See? This is what I mean. A Systematic approach to the significance of the cross can isolate it from the rest of God's work and lead you to compartmentalize. I appreciate what you're saying, but you've sequestered the cross from the rest of Jesus' work. Of course it is emblematic of all that He did, but your comment about the kingdom and the cross points to a dissection. This is why I advocate Biblical Theology. It is an organic process that flows from an organic reading of the text(s).

Now, this dissection is probably what you're objecting to - the kingdom without a cross is vain - but you can't fix a problem by becoming its antithesis. Go back, and look this issue over again in the text, and ask the question, "How are the cross and the kingdom related?" (Remember: you don't know the answer to the question. You have to find it by reading it over and over and over...)

Tim said...

I think you are right up to a point. It is dangerous to dichotomize the work of Christ in life from the work of Christ in death. That said, the life of Christ is an example to us, but the death of Christ redeems us.
That was the point i was attempting to make. that at the Cross, redemption was accomplished and applied.

~tim

The Vision?

The vision is Jesus: obsessively, dangerously, undeniably Jesus.
The vision is an army of young people.
You see bones? They are an army.
And they are free from materialism. They laugh at the markets.
They hardly care! They wear clothes like costumes:
to show and to tell, but never to hide.
They know the meaning of the Matrix; the way the West was won.
They are mobile like the wind; they belong to the nations.
They need no passport.
People write their addresses in pencil and wonder at their strange existence.
They are free, yet they are slaves of the hurting and dirty and dying.

What is the vision?
The vision is holiness that hurts the eyes.
It makes children laugh and adults break and cry.
It scorns the good and strains for the best. It is dangerously pure.
This is an army that will lay down its life for the cause.
A million times a day its soldiers choose to lose that they might win, one day
the great "Well done" of faithful sons and daughters.
Such heroes are as radical on Monday morning as Sunday night.
They don't need fame from names. Instead they grin quietly upwards
and hear the crowds chanting again and again: "COME ON!"

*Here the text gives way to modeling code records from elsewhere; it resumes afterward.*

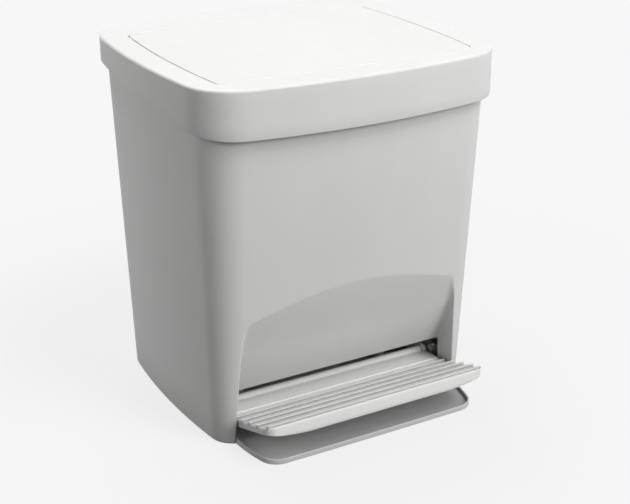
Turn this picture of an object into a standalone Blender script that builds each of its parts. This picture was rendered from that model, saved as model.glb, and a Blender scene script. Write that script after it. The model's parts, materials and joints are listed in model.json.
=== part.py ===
"""Pedal bin: tapered moulded body with a foot recess, lid frame with an inset flap, ribbed pedal,
lift rods, base tray and inner bucket. Metres, +Z up, the front faces -Y, the ground is Z = 0."""

from collections import namedtuple
from math import atan2, cos, hypot, pi, radians, sin, sqrt, tan

import bmesh
import bpy
from mathutils import Matrix, Vector

MM = 0.001

# Whole bin
BIN_HEIGHT = 440 * MM
SEAT_GAP = 0.3 * MM
OVERRUN = 12 * MM

# Plan outlines: width, reach to the front, reach to the back, bows of front, back and sides, corner
Plan = namedtuple("Plan", "width front back front_bow back_bow side_bow corner")
LID_WIDTH = 407 * MM
LID_DEPTH = 357 * MM
LID_BOW = 17.5 * MM
LID_SIDE_BOW = 13 * MM
LID_CORNER = 58 * MM
BODY_TAPER_SIDE = 22.4 * MM
BODY_TAPER_FRONT = 38 * MM
FOOT_BOW = 3 * MM
FOOT_SIDE_BOW = 10.4 * MM
FOOT_CORNER = 31 * MM
FRONT_STEPS = 10
SIDE_STEPS = 7
CORNER_STEPS = 6

# Body shell
SHELL_WALL = 2.6 * MM
GROUND_GAP = 3.2 * MM
RIM_INSET = 7.3 * MM
FLOOR_THICK = 3 * MM
BOSS_RADIUS = 5.5 * MM
BOSS_SIDE_INSET = 77.1 * MM
BOSS_FRONT_INSET = 94.5 * MM
BOSS_BACK_INSET = 32.5 * MM
PILOT_DEPTH = 14 * MM

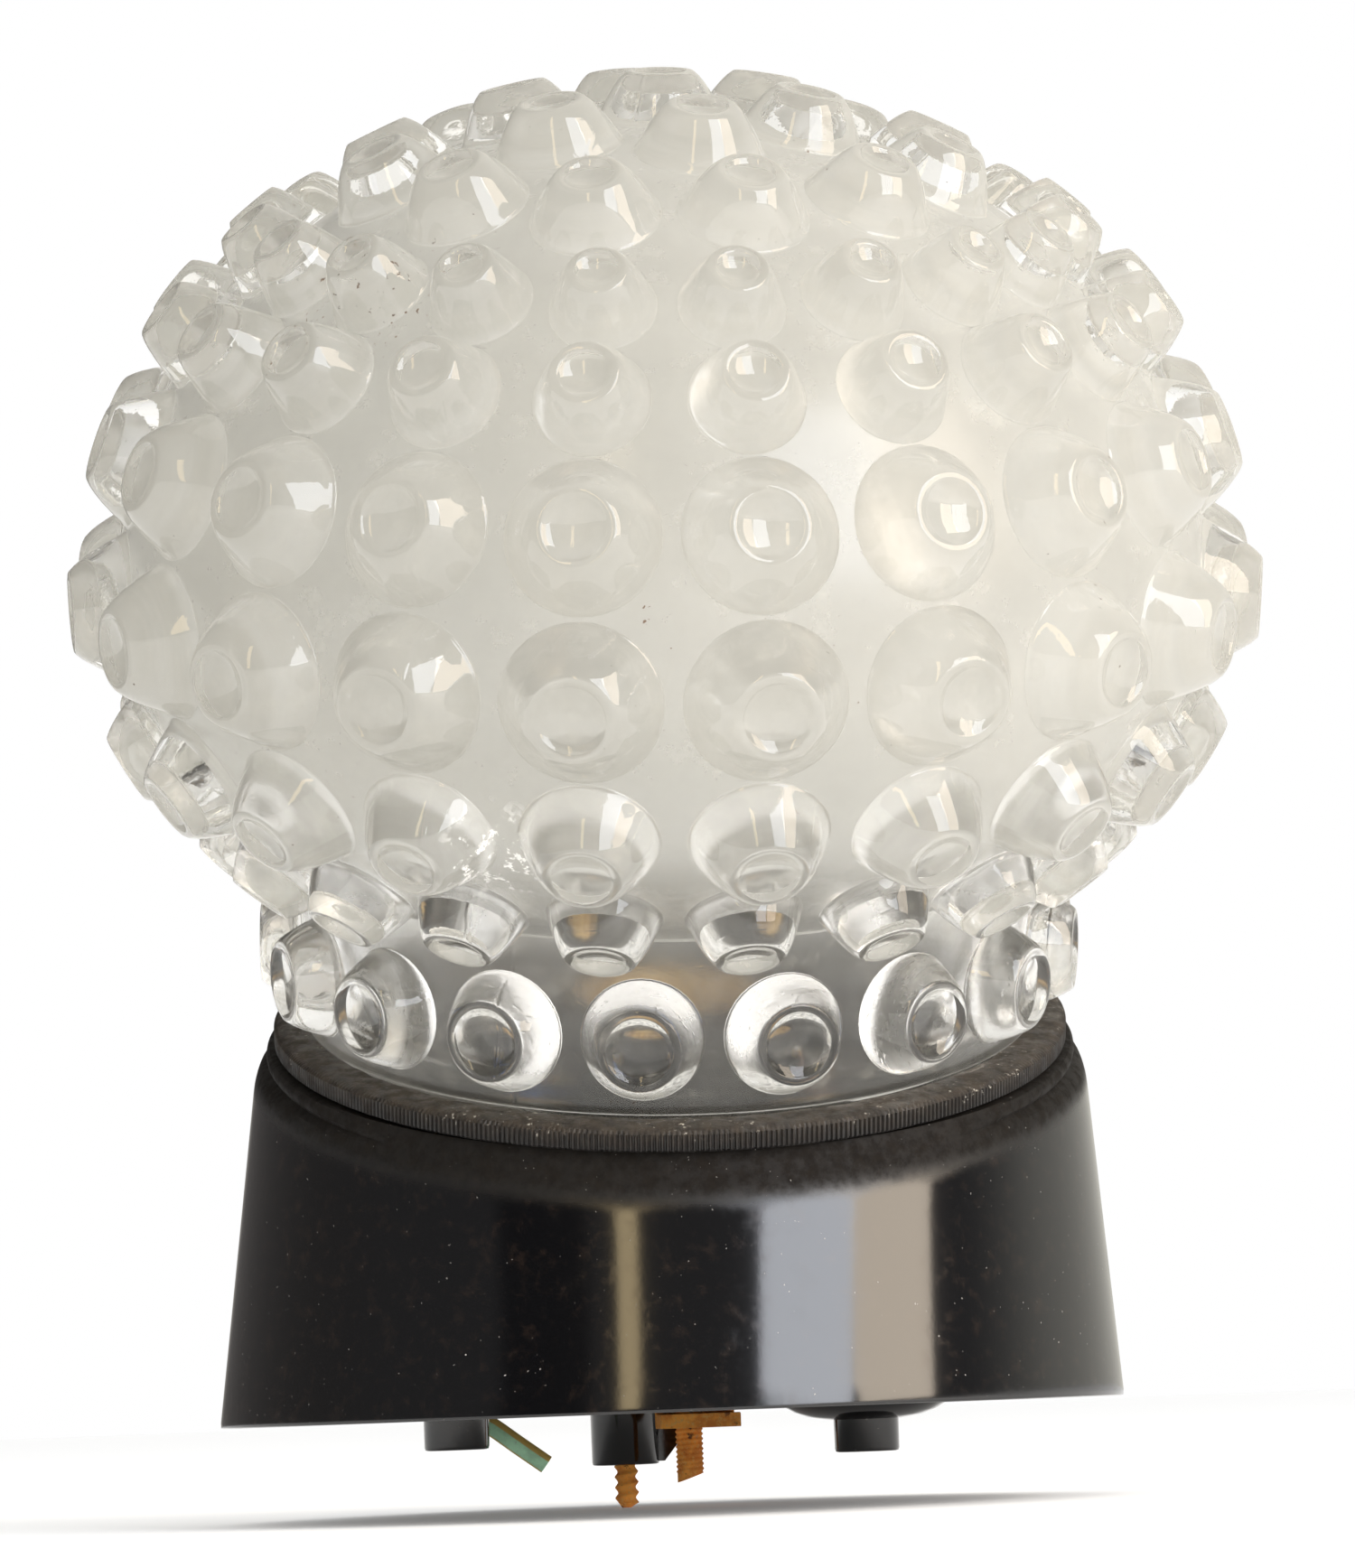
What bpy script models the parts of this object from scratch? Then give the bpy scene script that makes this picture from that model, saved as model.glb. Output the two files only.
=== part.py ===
"""Slanted black lamp base with a screw-in bubble-glass globe shade.

Two frames carry the design.  The rim frame lies in the flat mounting rim of the
housing, with +Z away from the wall.  The neck frame stands in the rim frame and
leans forwards (towards -Y); the glass, its gasket and the lampholder share its axis.
All lengths below are millimetres and are turned into metres by MM.
"""
import math

import bmesh
import bpy
from mathutils import Matrix, Vector

MM = 0.001

# ---- Driving dimensions -------------------------------------------------------
RIM_PLANE_Z = 13.4          # height of the mounting rim over the lowest point (screw tip)
RIM_CENTRE_Y = 22.3         # puts the origin under the middle of the bounding box
NECK_TILT = 20.76           # degrees between the neck axis and the mounting plane's normal
NECK_FOOT_Y = 12.7          # where the neck axis crosses the mounting plane

RIM_R = 62.5                # outer radius of the mounting rim
RIM_SHIFT_X = -1.1          # the rim circle stands a little left of the neck
SHOULDER_R = 57.9           # outer radius where the wall meets the rounded shoulder
SHOULDER_H = 47.3           # heights marked _H are along the neck axis
LEDGE_H = 55.6              # flat ledge that carries the gasket
LEDGE_R = 55.6
LEDGE_ROUND = 0.9
BEAD_PROFILE = ((0.7, 1.9), (0.9, 2.5), (1.7, 3.6))     # out and down from the ledge corner
SHOULDER_ROUND = (0.4, 2.4)            # in and up from the shoulder corner
WALL = 3.6
FLOOR_TOP_H = 30.0
FLOOR_UNDER_H = 27.0
SIDES = 40                  # flats round the housing, the threads and the gasket

THREAD_PITCH = 7.0          # round glass thread, 99 mm nominal
THREAD_DEPTH = 0.8          # half of crest to root
BORE_THREAD_R = 48.3        # mean radius of the thread in the housing
GLASS_THREAD_R = 47.75      # mean radius of the thread on the glass
BORE_LOW_H = 41.8
BORE_LIP = 1.4              # relief behind both ends of the housing thread
BORE_CHAMFER = 0.8
BORE_STEP_H = 2.0
GLASS_LOW_H = 43.4
THREAD_ROWS = 14
THREAD_RUNOUT = 1.2         # plain neck between the thread and the glass collar

GAP = 0.3                   # play between pieces that only rest on each other
CUT_MARGIN = 3.0            # how far a cutting tool stands out of the material
HOLE_SIDES = 12
POST_SIDES = 16

GASKET_IN_R = 49.3
GASKET_OUT_R = 54.6
GASKET_T = 3.1
GASKET_ROUND = 0.5

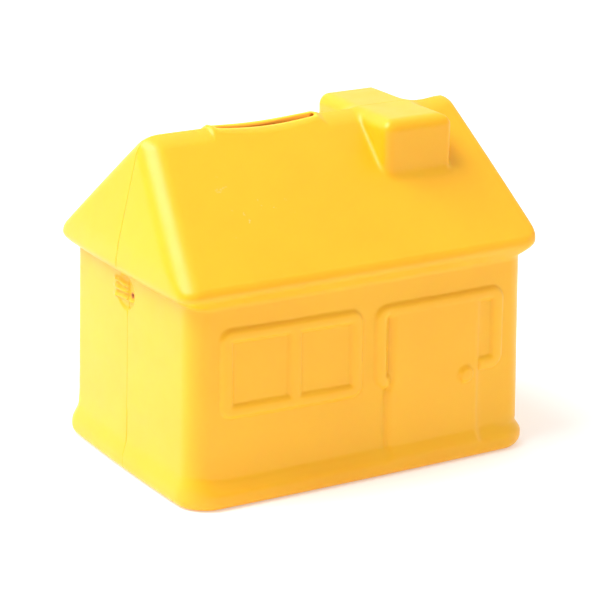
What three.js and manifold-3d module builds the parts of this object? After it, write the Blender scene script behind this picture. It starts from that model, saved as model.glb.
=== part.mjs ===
// House-shaped money box: two hollow half shells that meet on the centre plane,
// and a soft round stopper pushed into the base. Millimetres, +Z up.
// X runs along the ridge, -Y is the side with the door, the origin is the centre of the footprint.
import * as THREE from 'three';
import { mergeVertices } from 'three/addons/utils/BufferGeometryUtils.js';
import Module from 'manifold-3d';

// ---- Driving dimensions ----
const WALL = 1.6;                 // thickness of the moulded wall
const SEAM_GAP = 0.3;             // between the two halves, and between the stopper and its hole
const END_CROWN = 0.9;            // how far the gable ends bow outwards
const SIDE_CROWN = 0.6;           // how far the long walls bow outwards

const WALL_TOP = { z: 52.4, halfLength: 51.4, halfWidth: 34.3 };
const WALL_FOOT = { z: 8, halfLength: 52.1, halfWidth: 34.7 };
const CORNER_RADIUS = 5.5;
const EAVE = { z: 59.9, halfLength: 55, halfWidth: 36.9, radius: 4 };
const PLINTH = { halfLength: 53.3, halfWidth: 37.4, radius: 7 };
const RIDGE = { z: 92.7, halfLength: 46.8, halfWidth: 3 };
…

And this is the sound of the underground
The whisper of history shaping
Foundations shaking
Revolutionaries dreaming once again
Mystery is screaming in whispers
Conspiracy is breathing...
This is the sound of the underground.

And the army is disciplined.
Young people who beat their bodies into submission.
Every soldier would take a bullet for his comrades at arms.
The tattoo on their backs boasts "For me to live is Christ and to die is gain."
Sacrifice fuels the fire of victory in their eyes.
Winners. Martyrs. Who can stop them?
Can failure succeed? Can fear scare them or death kill them?
And this generation prays like a dying man with groans beyond
talking, with warrior cries, sulphuric tears
Waiting. Watching: 24 - 7 - 365.
Whatever it takes they will give: Breaking the rules.
Shaking mediocrity from its cozy little hide.
Laying down their rights and their precious little wrongs,
laughing at labels, fasting essentials.

The advertisers cannot mold them.
Hollywood cannot hold them.
Peer-pressure is powerless
to shake their resolve
Material clothes matter not
Would they surrender their image or their popularity?
They would lay down their very lives,
swap seats with the man on death row;
guilty as hell.
A throne for an electric chair.
With blood and sweat and many tears,
with sleepless nights and fruitless days,
they pray as if it all depends on God
and live as if it all depends on them.


Their words make demons scream in shopping malls.
Don't you hear them coming?
Here come the frightened and forgotten, with fire in their eyes.
Their prayers summon the hounds of heaven and invoke the ancient dream of Eden.

And this is the sound of the underground
The whisper of history shaping
Foundations shaking
Revolutionaries dreaming once again
Mystery is screaming in whispers
Conspiracy is breathing...
This is the sound of the underground.